MR E JOHNSON (instructed by David Conway & Co, London W1H 4LP) appeared on behalf of the Applicant
The Respondent did not attend and was unrepresented.

____________________

HTML VERSION OF JUDGMENT
____________________

Crown Copyright ©

    Thursday, 19th July 2001

  1. LORD JUSTICE SCHIEMANN: This is an application for permission to appeal from the Lands Tribunal, and is concerned with the proper construction of section 9(1A)(d) of the Leasehold Reform Act 1967. The section reads so far so relevant as follows:

    "The price payable for a house and premises shall be the amount at which at the time when the tenant gives notice of his desire to have a freehold the house and the premises, if sold, might be expected to realise, on the assumption that the price be diminished by the extent to which the value of the house and premises has been increased by any improvement carried out by the tenant or his predecessors in title at their own expense."
  2. We are dealing here with a house which was first converted into flats and later reconverted into a house. This reconversion added to the value of the house. The tenant argue that this reconversion is properly described as an improvement, and he argues that if that is so then the price payable for the house should be diminished by the extent of that increase.
  3. The tribunal thought that the proper approach was as follows. First, establish the value of the house at the valuation date on the assumption that it was in the condition in which it had originally been let. I might describe this as the "original condition value." Second, establish the value of the house as it was on the valuation date, which one can call "the present condition value." Third, if, but only if, the present condition value exceeded the original condition value go on to determine whether any or all of that excess was attributable to improvements carried out by the tenant or his predecessors in title at their own expense. Four, if that was the case then subtract the relevant part of the excess from the present condition value in order to arrive at a purchase price.
  4. The tenant by contrast submits that the proper approach should be simpler.

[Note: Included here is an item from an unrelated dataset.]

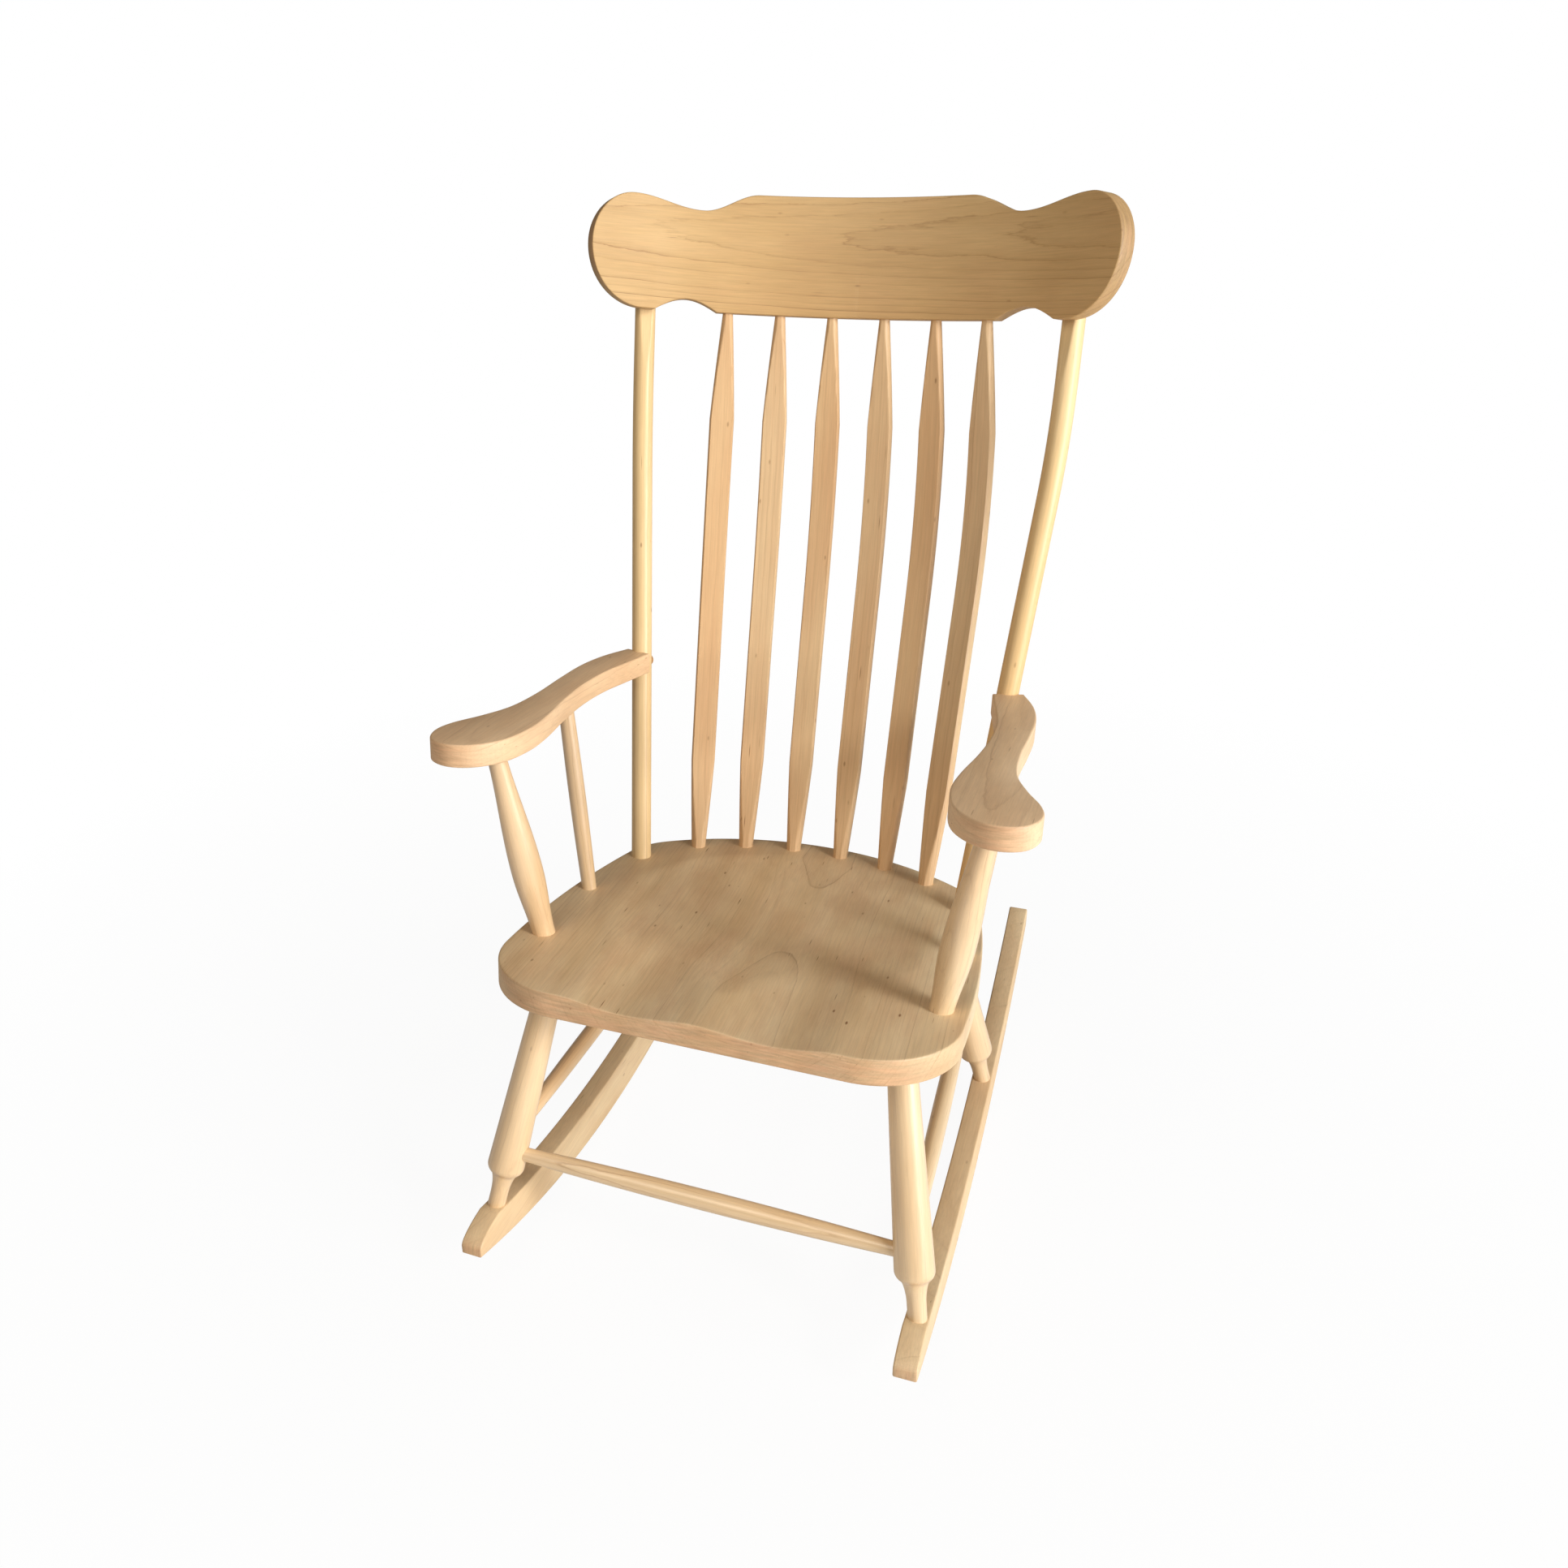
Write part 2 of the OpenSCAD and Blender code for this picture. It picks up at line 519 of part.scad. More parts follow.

First, establish the present condition value; second, establish whether any or all of the present condition value is attributable to improvements carried out by the tenant or his predecessors in title at their own expense; and three, if that was the case then subtract that figure from the present condition value.
  5. The point raised is undoubtedly one of very general importance which will affect many valuations. We are told there is no authority on it. In my judgment the statute itself provides no clear answer to which of these approaches is correct.
  6. I would therefore give permission to appeal.
  7. LORD JUSTICE MANCE: Since Schiemann LJ considers that permission should be given I also consider that there should be an appeal.
  8. (Application granted; costs to be costs in the appeal).